La perte de poids améliore aussi le fonctionnement hormonal. Chez les femmes, elle régularise les cycles et favorise l’ovulation. «Une perte de poids, même modérée, améliore la fonction ovulatoire. Plusieurs études indiquent que les traitements injectables comme l’Ozempic, en facilitant l’amaigrissement, peuvent indirectement augmenter les chances de conception», précise la biologiste.
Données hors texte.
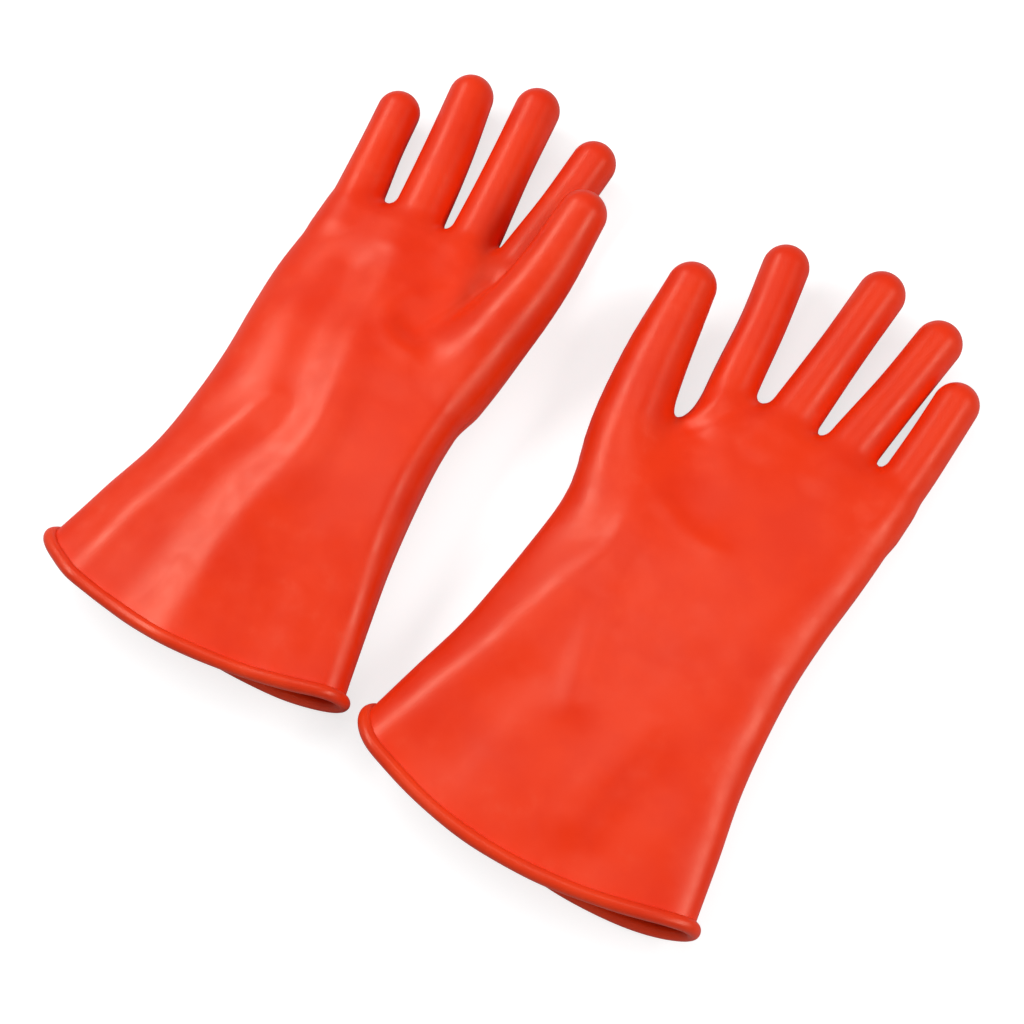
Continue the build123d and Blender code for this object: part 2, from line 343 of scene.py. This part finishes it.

Ces médicaments amincissants agissent en mimant une hormone intestinale, le GLP-1, qui diminue l’appétit et ralentit la digestion. Pour Nathalie Sermondade, ce ralentissement de la vidange gastrique pourrait avoir un effet secondaire: «Il peut réduire l’absorption de la pilule contraceptive. En parallèle, les effets indésirables fréquents comme les vomissements ou les diarrhées peuvent perturber l’assimilation des hormones contraceptives.»
Pas un remède miracle
Les fabricants des médicaments anti-obésité appellent à la prudence. Novo Nordisk, le laboratoire qui commercialise Ozempic et Wegovy, rappelle que «la grossesse ou l’intention de grossesse étaient des critères d’exclusion dans les essais cliniques.» Il n’existe donc pas de données suffisantes pour évaluer la sécurité de ces médicaments chez la femme enceinte. L’entreprise a lancé des études à ce sujet, mais recommande pour l’heure de ne pas utiliser le traitement pendant la grossesse.
La notice précise que le traitement doit être interrompu au moins deux mois avant toute tentative de conception. En cas de grossesse, il faut l’arrêter immédiatement. Il est aussi conseillé d’utiliser une contraception efficace pendant toute la durée du traitement. L’usage du préservatif, en complément de la pilule, est largement recommandé par les fabricants, comme par le MHRA.
Pour Pino Navarro, endocrinologue à l’institut français Bernabeu spécialisé dans la reproduction assistée, ce regain de fertilité ne doit pas être perçu comme un effet bonus: «La perte de poids améliore certes la santé reproductive, mais ces traitements n’ont jamais été conçus à cette fin. Ils ne remplacent ni un suivi médical en cas d’infertilité, ni un projet de grossesse encadré. L’absence de données sur l’impact potentiel du médicament sur le développement fœtal impose de rester extrêmement vigilant. Il n’existe à ce jour aucune étude publiée sur les effets de ces médicaments chez l’enfant à naître.»
Interrogée sur les directives britanniques et les cas de «bébés Ozempic», l’Agence fédérale des médicaments (AFMPS) indique suivre de près les évaluations en cours au niveau européen, et s’engage à prendre des mesures une fois «toutes les clés en main et si nécessaire.»